Veja - O senhor dirigiu o extinto Suplemento Literário do jornal O Estado de S. Paulo, em que intelectuais de primeira linha escreviam. Hoje, muitas pessoas dizem que sentem falta de uma publicação com esse padrão. Concorda?
PRADO - Quando eu cuidei do Suplemento, entre 1956 e 1966, já havia muitas reclamações. Diziam que não era jornalístico, que falava de coisas que não interessavam ao leitor comum. Desde então me convenci de que
existe uma incompatibilidade entre literatura e jornalismo. A literatura quer ser eterna, sonha com obras de longa duração - tanto que assistimos a autores como Shakespeare, ou lemos poetas de milênios, como Homero. O jornalismo se ocupa do momento, tanto que não se lê jornal de ontem. Essa incompatibilidade sempre existiu, mas agora aumentou muito. O próprio espaço de debate nos jornais ficou menor. Quase não há lugar para a crítica de espetáculos, dando-se preferência a um relato informativo, falando da estréia que vai ocorrer. A crítica,
como consciência de uma obra, está perdendo espaço.

Veja - O que provocou tantas mudanças, na imprensa, no teatro, no cinema...

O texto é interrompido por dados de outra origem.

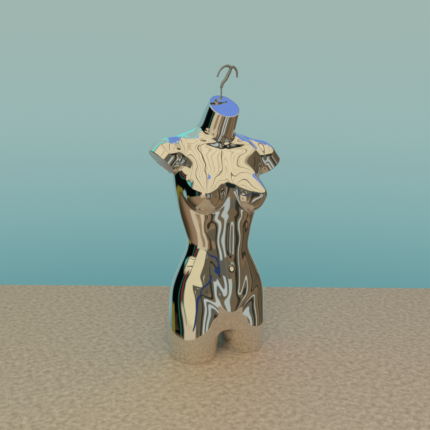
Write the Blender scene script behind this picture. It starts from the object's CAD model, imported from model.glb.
"""The looks of the mirror-chrome torso form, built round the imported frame.

Metres. The figure faces -Y, its own left side is +X, and it stands on z = 0.
"""
import math

import bpy
import numpy as np
from mathutils import Matrix, Vector
from mathutils.geometry import tessellate_polygon


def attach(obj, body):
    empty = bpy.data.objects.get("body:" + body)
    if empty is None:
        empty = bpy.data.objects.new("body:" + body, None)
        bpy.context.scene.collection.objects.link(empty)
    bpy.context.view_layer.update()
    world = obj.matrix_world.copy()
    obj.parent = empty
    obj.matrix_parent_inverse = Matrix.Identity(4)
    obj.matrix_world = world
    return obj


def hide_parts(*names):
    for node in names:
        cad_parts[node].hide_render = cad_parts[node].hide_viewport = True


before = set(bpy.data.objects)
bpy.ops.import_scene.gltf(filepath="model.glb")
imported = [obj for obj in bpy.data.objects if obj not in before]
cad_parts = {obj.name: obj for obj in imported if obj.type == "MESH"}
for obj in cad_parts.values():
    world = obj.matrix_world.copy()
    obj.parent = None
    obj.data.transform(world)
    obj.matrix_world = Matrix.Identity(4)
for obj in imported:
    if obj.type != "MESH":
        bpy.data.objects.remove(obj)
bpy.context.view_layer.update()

MM = 0.001

# ---------------------------------------------------------------- driving sizes of the form
WALL = 3.0 * MM
SEAM_Y = 10.0 * MM            # plane where the front and back shells meet
LEAN = 0.075                  # rise per unit of width: the figure's left side hangs lower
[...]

PRADO - Foi a vida. Um físico americano diz que nossa época não é diferente das anteriores porque agora ocorrem mudanças. Também havia mudanças, e muito profundas, nas outras épocas. A diferença é que as
mudanças ocorrem num ritmo muito mais veloz. Antes, cantavam-se canções napolitanas que os pais ensinavam aos filhos, e esses, aos netos. Assim, passava-se cinqüenta anos ouvindo a mesma música. No
teatro, havia peças que ficavam trinta anos no repertório de um ator ou uma atriz. Hoje, quando uma música toca por seis meses no rádio já é considerada um estouro - antes, você ouvia a mesma música por vários anos. Isso é que mudou. Às vezes, quando você conseguiu entender o que aconteceu, uma peça, uma música, um livro, isso já não tem importância.